When steroid accusations began to fly a few years later, you could find many of these same characters doing their best impersonations of “Casablanca’s” Captain Renault, so “shocked” were they to discover that anything might have been amiss in their clubhouses.
Perhaps they were too busy counting their money to notice.
Readers of a certain age may also remember the college basketball point-shaving scandals of the early 1950s, when a number of New York teams, beginning with the City College of New York, were revealed to have had shady dealings with bookmakers and convicted felons. Then — as now — the news was regarded as a wake-up call. With hindsight, though, it’s evident that we slept right through it.
Fast-forward to the present. NBA Commissioner David Stern has taken pains to depict referee Tim Donaghy’s alleged gambling issues as the isolated actions of one man. Perhaps they are. But let’s look at the larger sports picture: With all the money bet each year — in licensed casinos and with under-the-radar bookies — on the thousands of games played in team sports on the professional and collegiate levels, it's hard to ignore the potency of the market forces at work.
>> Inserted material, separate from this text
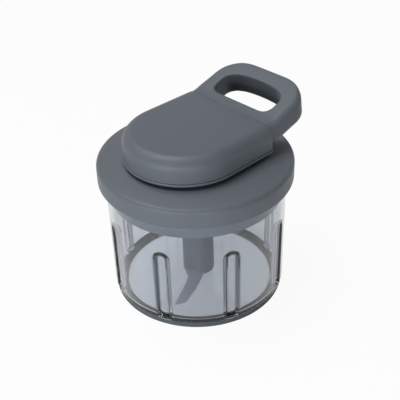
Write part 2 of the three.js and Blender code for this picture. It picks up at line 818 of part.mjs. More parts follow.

From the mind-boggling sums involved in professional players’ contracts, to the disconnect between college sports’ take (huge) and players’ earnings (by NCAA rules, nil), to the lucre generated by television and merchandise deals, the incentives to cheat in any number of ways are greater than ever before. The sports business is as big as any now, and it’s probably naive not to expect sports to have its own Enrons and WorldComs along the way.
There’s a level on which we all know and understand this, of course. So why, when doping and steroid and betting scandals emerge, does it so bother us?
Because, like Chief Justice Warren, we like to think we can turn to the sports pages for a break from the trials of “the real world.” When sports end up on the front pages for the wrong reasons, we feel, well, cheated.